Bad Incentives in a Bad System (Chapter 4)

  • Constitutional rights to remain silent and to an attorney have been crippled by "magic words" requirements, forcing suspects to navigate absurdly precise verbal formulas during interrogation.

  • Prosecutors have successfully advocated for Supreme Court rulings that systematically weaken Fourth Amendment protections, expanding police power to stop, search, and enter homes.

  • Prosecutorial power extends beyond the courtroom through tools like "release-dismissal agreements," which can bar victims of police misconduct from filing civil suits, further insulating police from accountability.

  • The cumulative effect of these legal erosions is a system where incentives for police misconduct are high (overtime, convenience) and disincentives (disciplinary action, criminal prosecution, civil liability) are almost nonexistent.

Try this: Work to dismantle 'magic words' requirements and strengthen Fourth Amendment protections against police overreach.

A Game of Telephone (Chapter 6)

  • Brady violations are systemic failures: The case of Mr. Williams shows how police and prosecutorial inaction—failing to investigate or disclose exculpatory evidence—can irrevocably destroy a defense and lead to wrongful conviction.

  • Prosecutorial discretion is often unexercised: Even when prosecutors doubt a defendant's guilt, institutional incentives often lead them to proceed, passing the ultimate responsibility to judges.

Try this: Demand rigorous Brady compliance and hold prosecutors accountable for disclosing exculpatory evidence.

Finders of Fact (Chapter 7)

  • Judges, not scientists, decide what forensic evidence is allowed in court, but they often lack the scientific training to spot unreliable methods.

  • The grand jury system, designed as a check on prosecutors, functions as a rubber stamp in most of the country, except in communities with high levels of policing where juror skepticism can make it a real safeguard.

  • Multiple filters—based on finances, criminal records, and voter lists—systematically remove poor people and people of color from trial juries, creating juries that are not true peers of the defendant.

  • Courtroom rules like "jury ignorance" and "death qualification" deliberately withhold crucial information from jurors or skew the jury pool, making convictions more likely and severing verdicts from their real-world consequences.
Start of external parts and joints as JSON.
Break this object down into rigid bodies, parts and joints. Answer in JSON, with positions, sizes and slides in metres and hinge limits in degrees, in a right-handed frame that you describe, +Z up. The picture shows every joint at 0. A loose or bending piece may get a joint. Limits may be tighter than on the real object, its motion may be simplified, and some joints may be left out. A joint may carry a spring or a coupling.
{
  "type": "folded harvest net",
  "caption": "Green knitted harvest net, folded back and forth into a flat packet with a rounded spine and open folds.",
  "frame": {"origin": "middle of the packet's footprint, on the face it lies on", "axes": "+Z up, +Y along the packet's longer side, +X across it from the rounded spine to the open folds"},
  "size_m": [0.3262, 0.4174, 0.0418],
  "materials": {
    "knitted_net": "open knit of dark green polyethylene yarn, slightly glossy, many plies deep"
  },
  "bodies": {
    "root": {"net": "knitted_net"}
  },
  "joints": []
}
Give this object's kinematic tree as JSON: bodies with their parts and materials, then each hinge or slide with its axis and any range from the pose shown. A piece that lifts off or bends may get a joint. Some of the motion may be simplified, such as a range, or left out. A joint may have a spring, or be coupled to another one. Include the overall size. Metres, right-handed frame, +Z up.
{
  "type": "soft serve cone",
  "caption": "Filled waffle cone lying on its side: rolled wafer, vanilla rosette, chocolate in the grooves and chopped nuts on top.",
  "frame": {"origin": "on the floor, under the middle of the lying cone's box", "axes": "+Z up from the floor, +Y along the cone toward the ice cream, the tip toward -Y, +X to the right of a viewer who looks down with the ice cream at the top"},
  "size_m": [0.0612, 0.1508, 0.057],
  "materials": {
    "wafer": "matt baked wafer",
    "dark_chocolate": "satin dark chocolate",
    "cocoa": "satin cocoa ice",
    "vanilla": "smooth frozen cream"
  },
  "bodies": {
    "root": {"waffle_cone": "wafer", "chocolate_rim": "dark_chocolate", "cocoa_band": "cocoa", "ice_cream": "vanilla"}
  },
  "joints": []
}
  • The power of jury nullification—to acquit if a law is unjust—exists but is fiercely suppressed by the system, which prefers efficient convictions over empowered jurors.

Try this: Advocate for scientific standards in forensic evidence and jury selection reforms to ensure representative peers.
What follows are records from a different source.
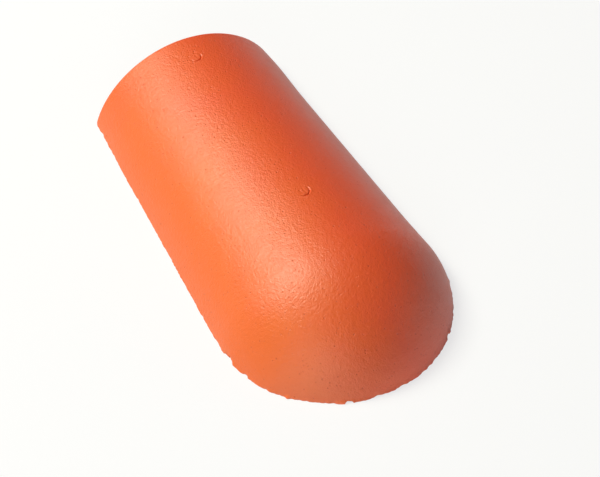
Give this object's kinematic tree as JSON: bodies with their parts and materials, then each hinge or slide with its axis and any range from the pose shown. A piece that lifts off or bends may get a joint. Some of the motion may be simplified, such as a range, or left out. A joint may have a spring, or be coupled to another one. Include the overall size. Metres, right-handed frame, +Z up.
{
  "type": "hip starter roof tile",
  "caption": "Tapered arched roof tile of fired clay with a narrow open end, a rounded closed end and two pressed nail marks on its crown.",
  "frame": {"origin": "on the floor at the middle of the tile's length and width", "axes": "+Y along the length toward the narrow open end, -Y toward the rounded closed end, +Z up through the crown"},
  "size_m": [0.221, 0.42, 0.0837],
  "materials": {
    "fired_clay": "unglazed orange clay, fine pored, with a soft satin sheen"
  },
  "bodies": {
    "root": {"hip_starter_tile": "fired_clay"}
  },
  "joints": []
}
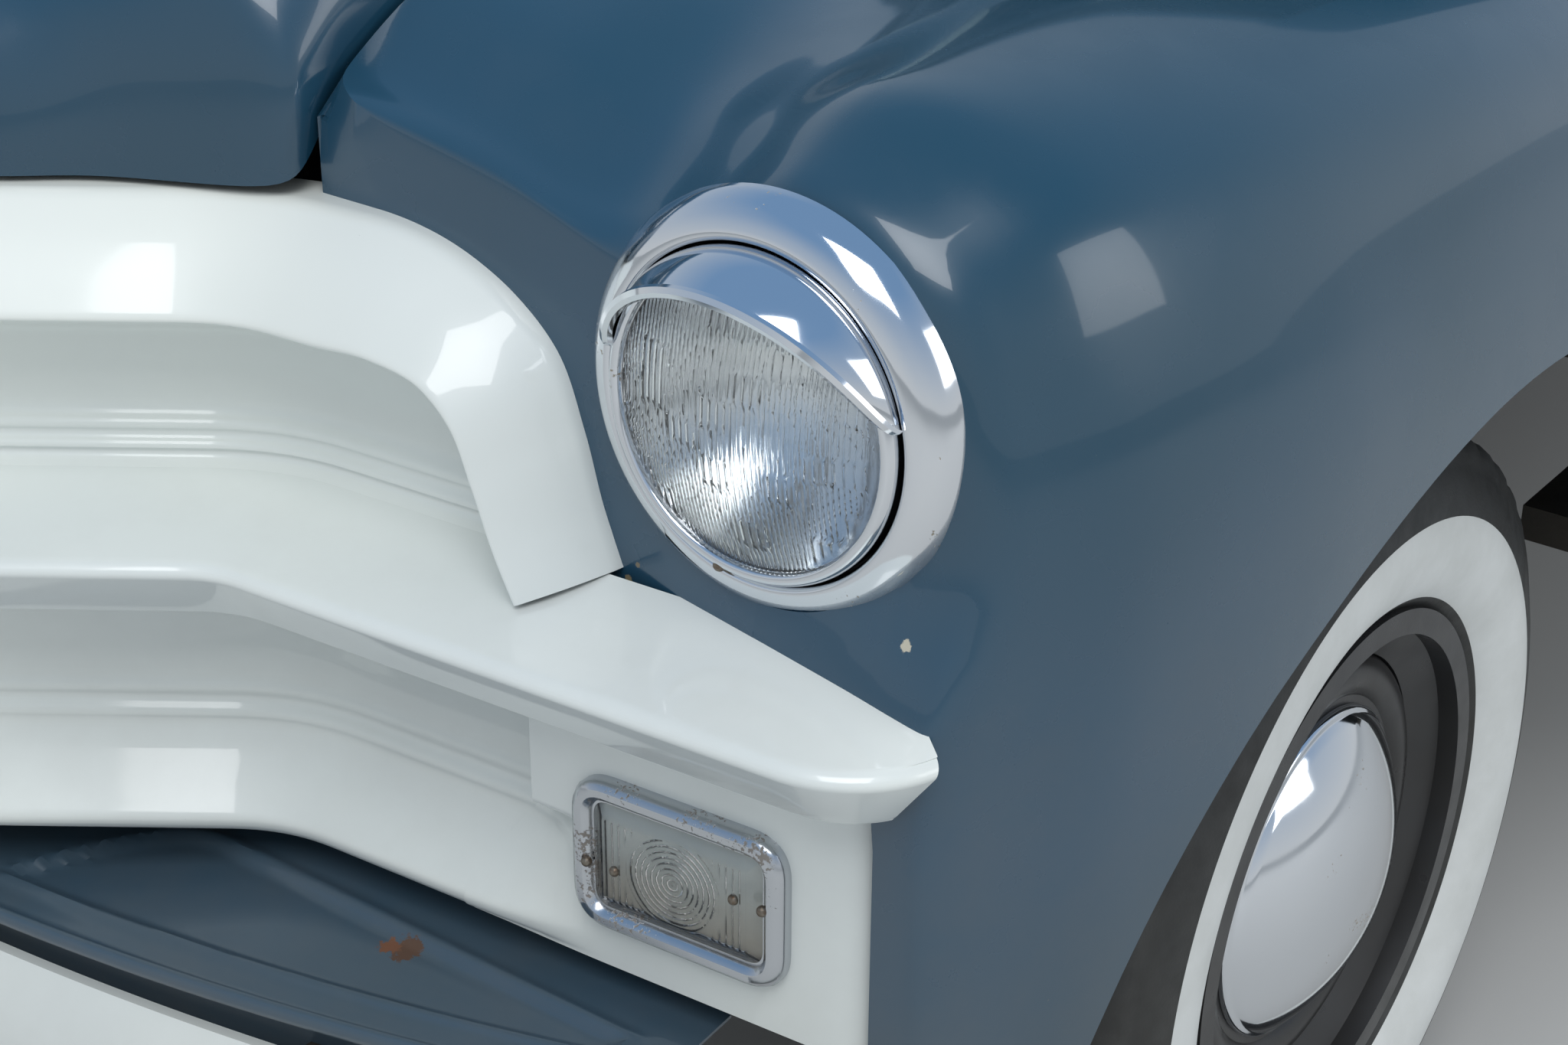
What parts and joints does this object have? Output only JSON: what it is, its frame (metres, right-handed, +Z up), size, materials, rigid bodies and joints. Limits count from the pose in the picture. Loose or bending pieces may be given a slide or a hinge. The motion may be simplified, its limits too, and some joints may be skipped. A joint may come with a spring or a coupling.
{
  "type": "classic pickup truck",
  "caption": "Classic step-side pickup truck with round cab, separate fenders, arched bull-nose grille, opening doors, hood and tailgate, steered and rolling wheels.",
  "frame": {"origin": "on the ground under the middle of the overall length, on the centre plane", "axes": "+X to the truck's left side, +Y from the nose to the tail, +Z up; it stands on its tyres"},
  "size_m": [1.8952, 4.8458, 1.806],
  "materials": {
    "body_paint": "gloss slate blue enamel",
    "grille_paint": "gloss off-white enamel, chipped",
    "wheel_paint": "dark enamel, brake dust",
    "frame_paint": "satin black, road dirt",
    "chrome": "polished with pitting",
    "iron": "rough casting, oily",
    "engine_paint": "satin grey, oily",
    "steel": "dull with surface rust",
    "tyre": "matte with a wide white sidewall",
    "glass": "clear",
    "lamp_glass": "clear, fluted",
    "lamp_lens": "clear, ribbed",
    "red_lens": "red lens in a dark shell",
    "wood": "satin varnish, worn",
    "seat": "satin, pleated",
    "trim_dark": "hard black rim"
  },
  "bodies": {
    "chassis": {"frame_rails": "frame_paint", "frame_crossmembers": "frame_paint", "front_axle": "iron", "leaf_springs": "frame_paint", "rear_axle": "iron", "engine": "engine_paint", "exhaust": "steel", "radiator": "frame_paint", "radiator_support": "frame_paint", "inner_fenders": "frame_paint", "cab_shell": "body_paint", "cab_glass": "glass", "seat_cushions": "seat", "seat_riser": "frame_paint", "dashboard": "body_paint", "steering_column": "frame_paint", "front_fenders": "body_paint", "grille_arch": "grille_paint", "grille_bars": "grille_paint", "grille_baffles": "grille_paint", "headlamp_buckets": "frame_paint", "headlamp_bezels": "chrome", "headlamp_lenses": "lamp_glass", "headlamp_visors": "chrome", "parking_lamp_bezels": "chrome", "parking_lamp_lenses": "lamp_lens", "front_apron": "body_paint", "front_bumper": "grille_paint", "rear_bumper": "grille_paint", "bumper_brackets": "frame_paint", "bed_sides": "body_paint", "bed_floor": "wood", "bed_sills": "frame_paint", "rear_fenders": "body_paint", "running_boards": "frame_paint", "tail_lamps": "red_lens"},
    "hood": {"hood": "body_paint"},
    "door_left": {"door_left": "body_paint", "door_glass_left": "glass"},
    "door_right": {"door_right": "body_paint", "door_glass_right": "glass"},
    "tailgate": {"tailgate": "body_paint"},
    "knuckle_left": {"knuckle_left": "iron"},
    "knuckle_right": {"knuckle_right": "iron"},
    "tie_rod": {"tie_rod": "iron"},
    "steering_wheel": {"steering_wheel": "trim_dark"},
    "wheel_front_left": {"wheel_front_left": "wheel_paint", "tyre_front_left": "tyre", "hub_cap_front_left": "chrome"},
    "wheel_front_right": {"wheel_front_right": "wheel_paint", "tyre_front_right": "tyre", "hub_cap_front_right": "chrome"},
    "wheel_rear_left": {"wheel_rear_left": "wheel_paint", "tyre_rear_left": "tyre", "hub_cap_rear_left": "chrome"},
    "wheel_rear_right": {"wheel_rear_right": "wheel_paint", "tyre_rear_right": "tyre", "hub_cap_rear_right": "chrome"}
  },
  "joints": [
    {"name": "steer_left", "type": "hinge", "parent": "chassis", "child": "knuckle_left", "pos_m": [0.59, -1.583, 0.355], "axis": [0, 0, 1], "range_deg": [-28, 28]},
    {"name": "steer_right", "type": "hinge", "parent": "chassis", "child": "knuckle_right", "pos_m": [-0.59, -1.583, 0.355], "axis": [0, 0, 1], "range_deg": [-28, 28]},
    {"name": "tie_rod_slide", "type": "slide", "parent": "chassis", "child": "tie_rod", "axis": [1, 0, 0], "range_m": [-0.07, 0.07]},
    {"name": "steering_turn", "type": "hinge", "parent": "chassis", "child": "steering_wheel", "pos_m": [0.345, -0.498, 1.16], "axis": [0, 0.7442, 0.668], "range_deg": [-450, 450]},
    {"name": "door_left_hinge", "type": "hinge", "parent": "chassis", "child": "door_left", "pos_m": [0.843, -0.785, 1.05], "axis": [0, 0, -1], "range_deg": [0, 65]},
    {"name": "door_right_hinge", "type": "hinge", "parent": "chassis", "child": "door_right", "pos_m": [-0.843, -0.785, 1.05], "axis": [0, 0, 1], "range_deg": [0, 65]},
    {"name": "hood_hinge", "type": "hinge", "parent": "chassis", "child": "hood", "pos_m": [0, -1.023, 1.299], "axis": [-1, 0, 0], "range_deg": [0, 50]},
    {"name": "tailgate_hinge", "type": "hinge", "parent": "chassis", "child": "tailgate", "pos_m": [0, 2.304, 0.702], "axis": [-1, 0, 0], "range_deg": [0, 90]},
    {"name": "wheel_front_left_roll", "type": "hinge", "parent": "knuckle_left", "child": "wheel_front_left", "pos_m": [0.704, -1.583, 0.355], "axis": [1, 0, 0], "continuous": true},
    {"name": "wheel_front_right_roll", "type": "hinge", "parent": "knuckle_right", "child": "wheel_front_right", "pos_m": [-0.704, -1.583, 0.355], "axis": [1, 0, 0], "continuous": true},
    {"name": "wheel_rear_left_roll", "type": "hinge", "parent": "chassis", "child": "wheel_rear_left", "pos_m": [0.77, 1.363, 0.355], "axis": [1, 0, 0], "continuous": true},
    {"name": "wheel_rear_right_roll", "type": "hinge", "parent": "chassis", "child": "wheel_rear_right", "pos_m": [-0.77, 1.363, 0.355], "axis": [1, 0, 0], "continuous": true}
  ],
  "couplings": [
    {"joint": "steer_right", "follows": "steer_left", "ratio": 1},
    {"joint": "tie_rod_slide", "follows": "steer_left", "m_per_rad": -0.14},
    {"joint": "steering_turn", "follows": "steer_left", "ratio": 16}
  ]
}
An Unwinnable Game (Chapter 8)

  • The justice system is characterized by "Orwellian inversions," where its stated goals of safety and impartiality are undermined by its actual functions.

  • Evidence-based solutions for reducing crime exist and would have widespread collateral benefits.
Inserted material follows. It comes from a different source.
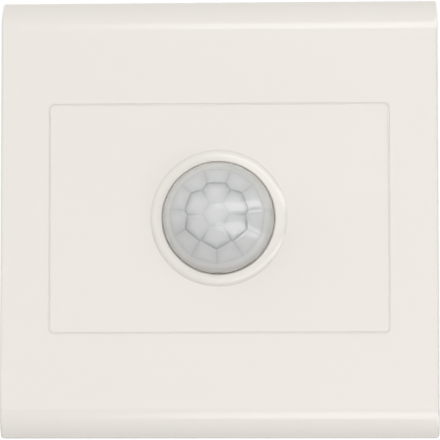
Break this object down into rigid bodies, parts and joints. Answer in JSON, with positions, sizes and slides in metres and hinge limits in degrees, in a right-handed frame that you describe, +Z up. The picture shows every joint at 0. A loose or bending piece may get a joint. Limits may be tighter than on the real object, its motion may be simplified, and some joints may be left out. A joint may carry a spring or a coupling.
{
  "type": "motion sensor light switch",
  "caption": "Square flush wall switch: a cover with a faceted dome lens clips on over a motion sensor, in front of a box with a relay and screw terminals.",
  "frame": {"origin": "on the wall surface, midway between the axes of the two fixing screws", "axes": "+Z up, +X to the right seen from the room, +Y into the wall, so the front looks along -Y"},
  "size_m": [0.086, 0.0452, 0.086],
  "materials": {
    "cover_plastic": "smooth glossy warm white",
    "lens_plastic": "milky translucent, smooth facets",
    "base_plastic": "fine matt white",
    "zinc_steel": "bright zinc plate",
    "board": "green lacquer on glass laminate",
    "black_plastic": "fine matt black",
    "tinned_metal": "bright tin",
    "nickel": "satin nickel plate",
    "infrared_filter": "dark mirror-like silicon",
    "ceramic": "fired ceramic",
    "cell_face": "clear lacquer over an orange track",
    "trimmer_blue": "matt blue",
    "trimmer_white": "matt white",
    "relay_plastic": "glossy blue",
    "copper_wire": "enamelled copper",
    "brass": "plain stamped brass",
    "film_plastic": "matt yellow",
    "capacitor_sleeve": "shrunk sleeve",
    "varistor_coat": "dipped blue lacquer",
    "resistor_coat": "cement coat",
    "terminal_plastic": "matt white"
  },
  "bodies": {
    "base": {"base_frame": "base_plastic", "rear_box": "base_plastic", "mounting_screws": "zinc_steel", "case_screws": "zinc_steel", "sensor_board": "board", "power_board": "board", "header_block": "black_plastic", "header_pins": "tinned_metal", "sensor_can": "nickel", "sensor_window": "infrared_filter", "sensor_header": "nickel", "sensing_elements": "ceramic", "sensor_spacer": "black_plastic", "light_cell": "cell_face", "light_cell_leads": "tinned_metal", "time_trimmer_body": "trimmer_blue", "lux_trimmer_body": "trimmer_blue", "control_chip": "black_plastic", "chip_leads": "tinned_metal", "relay_base": "black_plastic", "relay_case": "relay_plastic", "relay_yoke": "zinc_steel", "relay_bobbin": "black_plastic", "relay_winding": "copper_wire", "relay_core": "zinc_steel", "fixed_contact": "brass", "film_capacitor": "film_plastic", "main_capacitor": "capacitor_sleeve", "output_capacitor": "capacitor_sleeve", "varistor": "varistor_coat", "fuse_resistor": "resistor_coat", "rectifier_diodes": "black_plastic", "terminal_housing": "terminal_plastic", "terminal_contacts": "brass"},
    "cover": {"cover_frame": "cover_plastic", "insert_plate": "cover_plastic", "fresnel_lens": "lens_plastic", "lens_retainer": "base_plastic"},
    "time_rotor": {"time_trimmer_rotor": "trimmer_white"},
    "lux_rotor": {"lux_trimmer_rotor": "trimmer_white"},
    "relay_arm": {"relay_armature": "zinc_steel", "contact_blade": "brass"},
    "terminal_screw_1": {"terminal_screw_1": "zinc_steel"},
    "terminal_cage_1": {"terminal_cage_1": "zinc_steel"},
    "terminal_screw_2": {"terminal_screw_2": "zinc_steel"},
    "terminal_cage_2": {"terminal_cage_2": "zinc_steel"},
    "terminal_screw_3": {"terminal_screw_3": "zinc_steel"},
    "terminal_cage_3": {"terminal_cage_3": "zinc_steel"}
  },
  "joints": [
    {"name": "cover_pull", "type": "slide", "parent": "base", "child": "cover", "axis": [0, -1, 0], "range_m": [0, 0.03]},
    {"name": "time_turn", "type": "hinge", "parent": "base", "child": "time_rotor", "pos_m": [-0.015, 0, -0.013], "axis": [0, 1, 0], "range_deg": [-105, 105]},
    {"name": "lux_turn", "type": "hinge", "parent": "base", "child": "lux_rotor", "pos_m": [0.015, 0, -0.013], "axis": [0, 1, 0], "range_deg": [-105, 105]},
    {"name": "relay_close", "type": "hinge", "parent": "base", "child": "relay_arm", "pos_m": [-0.0035, 0.02025, 0.0092], "axis": [0, 0, 1], "range_deg": [0, 3], "stiffness_Nm_per_rad": 0.02, "springref_deg": -2.86},
    {"name": "terminal_lift_1", "type": "slide", "parent": "base", "child": "terminal_cage_1", "axis": [0, 1, 0], "range_m": [0, 0.0025]},
    {"name": "terminal_turn_1", "type": "hinge", "parent": "base", "child": "terminal_screw_1", "pos_m": [-0.01, 0, -0.019], "axis": [0, -1, 0], "range_deg": [0, 1800]},
    {"name": "terminal_lift_2", "type": "slide", "parent": "base", "child": "terminal_cage_2", "axis": [0, 1, 0], "range_m": [0, 0.0025]},
    {"name": "terminal_turn_2", "type": "hinge", "parent": "base", "child": "terminal_screw_2", "pos_m": [0, 0, -0.019], "axis": [0, -1, 0], "range_deg": [0, 1800]},
    {"name": "terminal_lift_3", "type": "slide", "parent": "base", "child": "terminal_cage_3", "axis": [0, 1, 0], "range_m": [0, 0.0025]},
    {"name": "terminal_turn_3", "type": "hinge", "parent": "base", "child": "terminal_screw_3", "pos_m": [0.01, 0, -0.019], "axis": [0, -1, 0], "range_deg": [0, 1800]}
  ],
  "couplings": [
    {"joint": "terminal_turn_1", "follows": "terminal_lift_1", "rad_per_m": 12566},
    {"joint": "terminal_turn_2", "follows": "terminal_lift_2", "rad_per_m": 12566},
    {"joint": "terminal_turn_3", "follows": "terminal_lift_3", "rad_per_m": 12566}
  ]
}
  • Systemic change is hindered by intentional obfuscation, lack of transparent data, and political strategies that weaponize public fear over facts.

  • Informing the public is a critical lever for change, shifting the focus toward evidence and away from sensationalism.

Try this: Educate the public on evidence-based crime reduction strategies to counter fear-based politics.

Redefine Success (Chapter 9)

  • Problem-solving courts often care more about appearance than results, leaving out people with the greatest needs. They should help people based on need, not on what makes the court look good.

  • Choosing not to arrest people for drug use must come with major investment in housing and treatment to work and to keep public trust.

  • Alternative courts work only if the judge is committed, the care is personal, and the court listens to participants. Defense lawyers must push for reforms that put their clients first.

Try this: Ensure problem-solving courts prioritize participant needs with substantial social service investments.

Sunlight Is the Best Disinfectant (Chapter 10)

  • Conviction Integrity Units (CIUs) are powerful tools for justice but are scarce and only effective if genuinely committed to exposing past errors.

  • Police decertification is broken, allowing officers fired for misconduct to be rehired elsewhere, particularly in marginalized communities.

  • Qualified immunity is a major barrier to holding police civilly accountable, and state-level reforms can increase transparency without hampering law enforcement.

  • Police unions are a primary structural barrier to accountability, using political spending and "soft on crime" rhetoric to block oversight and protect misconduct.

  • Systemic change is demonstrably possible, as shown by Camden, NJ, but requires the political will to confront entrenched power structures.

Try this: Support state-level reforms to qualified immunity and police decertification to enhance accountability.

Unclog the System (Chapter 11)

  • Systemic reforms in pretrial detention and prosecution have tangible, positive ripple effects on family stability, economic security, and public health.

  • Keeping people out of jail before trial helps maintain employment, housing, and family integrity.

  • Avoiding unnecessary convictions preserves long-term economic opportunity and well-being by preventing the collateral damage of a criminal record.

Try this: Promote pretrial reforms that keep people in their communities to maintain employment and family ties.

Accountability over Punishment (Chapter 12)

  • Incarceration is a failed tool: It is astronomically expensive, does not enhance long-term public safety, and often exacerbates the conditions that lead to crime.

  • Victims want accountability, not just punishment: Survivors of crime strongly prefer investments in prevention and restorative justice over more prison, seeking repair rather than mere retribution.

  • Restorative justice works: Programs focusing on dialogue, accountability, and repair show promising results in reducing recidivism and increasing satisfaction for all parties involved.

  • Sentences should be shorter and smarter: The U.S. should dramatically reduce sentence lengths, eliminate mandatory minimums, and redesign parole into a fair, frequent process focused on rehabilitation and risk assessment.

  • Prison conditions must be humane and rehabilitative: Solitary confinement should be rare, facilities should be held to strict standards of health and dignity, and the model should shift toward connection, meaningful work, and preparation for community return.

  • Community ties are essential: Maintaining and strengthening family and community bonds during incarceration is not a privilege but a critical component of future safety and successful reentry.

Try this: Champion restorative justice programs and shorter, rehabilitative sentences over punitive incarceration.

A Budget Is a Statement of Values (Chapter 13)

Try this: Lobby for budget allocations that fund prevention, treatment, and reentry over incarceration.